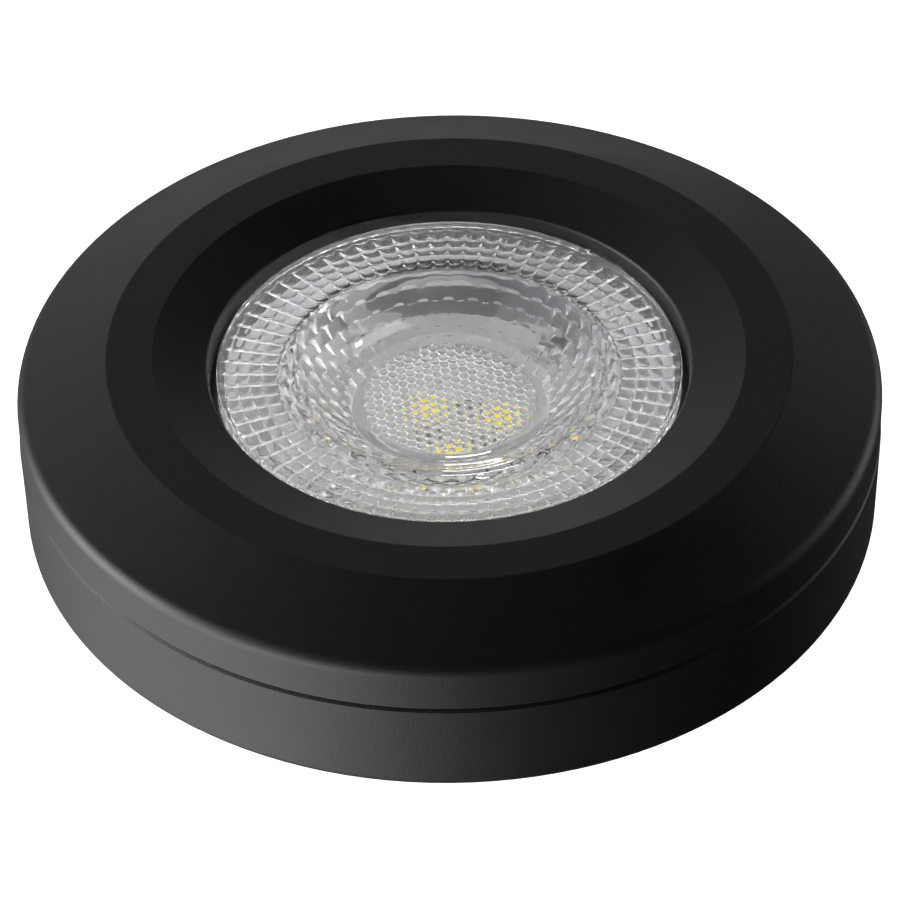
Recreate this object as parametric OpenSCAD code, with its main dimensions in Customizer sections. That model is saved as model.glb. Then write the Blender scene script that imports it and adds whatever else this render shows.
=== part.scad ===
// LED disc lamp: two moulded black shells snapped together, a clear moulded
// lens over a board with three yellow LEDs, and a twist-in cap with two
// mushroom contacts. +Z is the way the light goes. The origin is the middle
// of the cap boss's end face, and the lamp rests on that face.

/* [Disc] */
// Largest diameter of the disc, where the two shells meet
disc_d = 75; // [74.4:0.1:77]
// Height of the cap boss below the seat plane
boss_h = 11; // [10.6:0.1:12]
// Height of the rear shell's side band, seat plane to seam
rear_side_h = 8.8; // [8.6:0.1:9.6]
// Height of the front shell's side band, seam to rim
front_side_h = 4.25; // [4:0.05:5]
// Rise of the sloped front from the rim to the flat ring
bevel_rise = 3.15; // [2.9:0.05:3.8]
// Wall thickness of both shells
wall = 1.6; // [1.5:0.05:1.7]

/* [Front ring] */
// Outer diameter of the flat ring on the front
ring_outer_d = 59.2; // [58.6:0.1:60.4]
// Inner diameter of the flat ring, where the funnel starts
ring_inner_d = 51.2; // [50:0.1:52]
// Diameter of the funnel's lower edge
funnel_d = 42.2; // [42.1:0.1:42.8]
// Drop of the funnel from the flat ring to its lower edge
funnel_drop = 1.4; // [1.2:0.1:1.7]
// Diameter of the opening that the lens sits in
aperture_d = 41.5; // [41.4:0.1:41.8]
// Inner diameter of the ledge under the lens's edge
ledge_d = 39; // [38.6:0.1:39.2]
// Radius on the disc's front outer edge
rim_r = 1.2; // [0.9:0.1:1.4]

/* [Lens] */
// Diameter of the lens's edge
lens_d = 40.3; // [40:0.1:40.6]
// Thickness of the lens's flange
flange_t = 1.8; // [1.7:0.1:1.9]
// How far the lens's face sits below the flat ring
lens_inset = 2.0; // [1.8:0.1:2.2]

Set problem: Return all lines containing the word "with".

Result below:
Recreate this object as parametric OpenSCAD code, with its main dimensions in Customizer sections. That model is saved as model.glb. Then write the Blender scene script that imports it and adds whatever else this render shows.
// lens over a board with three yellow LEDs, and a twist-in cap with two